Se dispersa tal sentimiento de comunión y se le da paso a la debacle: el poder como referente para imponer intereses que se apartan del interés general, lo que lo deslegitima, encaminándose a la negación misma de la cohesión social.
Ejemplos nos pone la historia en cuadros que incitaron al odio mediante estereotipos que gravitan sobre la violencia. Exterminios, muros y Apartheid constituyen un ultraje a esquemas civilizados de convivencia.
Esgrimiendo una mescolanza de territorio y religión el odio de serbios ortodoxos desencadenó el genocidio contra bosnios musulmanes, estando a la orden del día disparos de francotiradores, el enfrentamiento de vecinos contra vecinos y familias divididas participando en una limpieza étnica ajena a sus expectativas.
El muro de Berlín, tan reprochable como ominoso en la forma de ver al otro, ha tenido emulaciones para desgracia de la vigencia de los derechos humanos. En particular y de actual referencia es el muro en la frontera de México-EE. UU., promesa de campaña de Trump.
Muros que se levantaron como antítesis de la cooperación. Mediando en su propuesta un mensaje de “miedo al otro”, lo que para ganar adeptos se va perfilando con ayuda de la propaganda en “odio al otro”, llevando a la exclusión y formas de rechazo social. El miedo al otro se usa como un medio para incitar al odio. Muros con contenidos psicológicos para direccionar conductas.
En términos de hoy, llama la atención cómo los opositores del primer ministro de Israel Benjamín Netanyahu proponen un gobierno amplio con componente árabe y participación de la autoridad palestina. O sea, que es posible una solución que ayude a superar el conflicto.
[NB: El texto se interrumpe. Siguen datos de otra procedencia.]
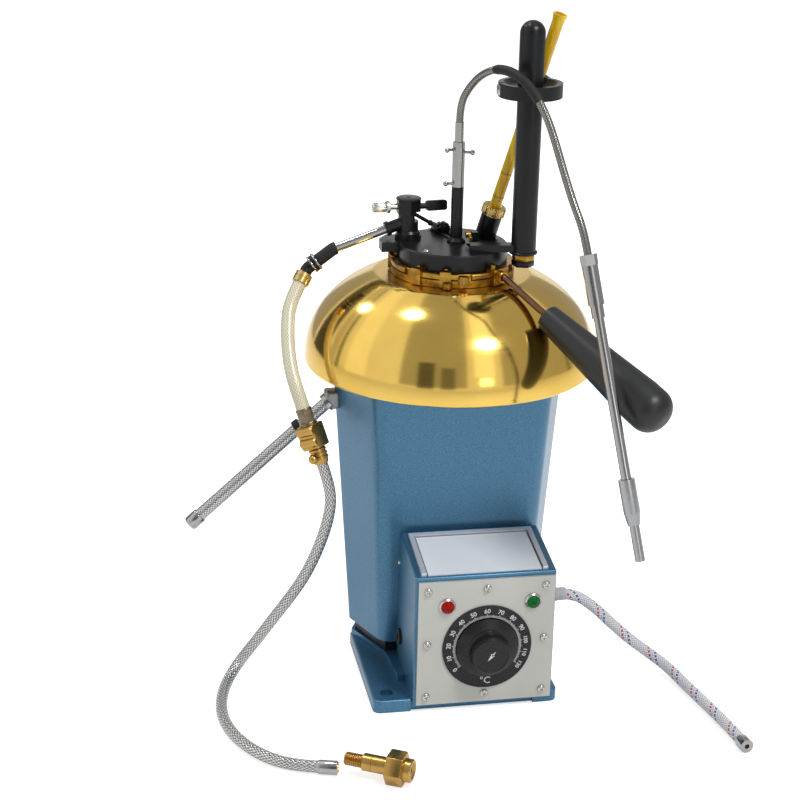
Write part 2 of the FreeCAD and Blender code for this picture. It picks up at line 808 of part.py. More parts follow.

Vale recordar las palabras de Anwar Sadat, presidente de Egipto en Jerusalén (1977): “El 70% de los problemas entre árabes e israelíes eran psicológicos”. Como quiera que se anteponen intereses y el poder implícito, siguen los muertos (niños y ancianos), frustrándose los deseos de paz.
En Colombia abundan los muros que simbolizan el miedo, la exclusión, el rechazo al otro, facilitado por un discurso peligrosista y en el que el Estado es utilizado para la negación de lo incluyente y los doctrinantes de ese Estado represor auspician medidas de fuerza antes que respuestas a las demandas sociales de la población.
En el año de 1948, para no ir tan lejos, las clases bajas terminaron involucradas en un odio que no les pertenecía, en una confrontación fraguada desde las élites del poder, llevando ese populacho la peor parte, envueltas en un odio fomentado por colores políticos, en perjuicio de personas asesinadas, desplazadas, familias desintegradas y sin alientos de convivencia.
En esa incitación la propaganda es utilizada para crear enemigos, los cuales deben ser eliminados y debilitados, y como contraparte ganar adeptos en una pugna carente de ideología, pero pervertida por el odio al otro.
La visión del problema referido por los medios oficiales ahora es compartido por el ruido en redes sociales. El silencio de lectores y televidentes de ayer asume un rol más activo en el día a día de la noticia.
Ese cúmulo de silencios e inconformidad se ha ido reflejando en las calles a manera de protesta, el manifestante es protagonista del hecho y su difusión que se distribuye en masa. En la medida que participa muestra sus propios canales de expresión, constituyendo una rebeldía colectiva frente a la falta de oportunidades, frente a políticas públicas carentes de legitimidad y frente a la insatisfacción sistemática e histórica de necesidades.
Mientras, el engranaje del poder estigmatiza la protesta para hacer crecer el número de quienes rechazan a esos “vándalos”, cuyo mensaje es rechazarlos, y así distraer y cuestionar el derecho de protesta. Se va gestando el miedo al otro, con pretensión de debilitar la conciencia colectiva. Para hacer que esa conciencia ceda a través de la propaganda y en paralelo adherir a líderes que exacerban el odio. No se trata de acomodos y reacomodos partidistas (liberales-conservadores), sino inclinar emociones para uno u otro interés. Emocional y colectivamente se llega a extremos de agresividad que afectan la libertad.
Esa prevención o miedo al otro es caldo de cultivo para el surgimiento de redentores que cuando llegan al poder atizan la creación del enemigo, involucrando más personas.
“El vándalo”, como estigma es embutido y repetido y repetido en la opinión para maquinar formas y fortalecer factores de poder. Se configura lo que se conoce como guerra de cuarta generación: control mental de los integrantes de una sociedad. En la guerra psicológica no se conquistan territorios, sino cerebros.
¿Pero quién demonios impide el abrazo colectivo entre hermanos acá y acullá? Esos demonios siembran odios que nuestros jóvenes y futuras generaciones no entienden.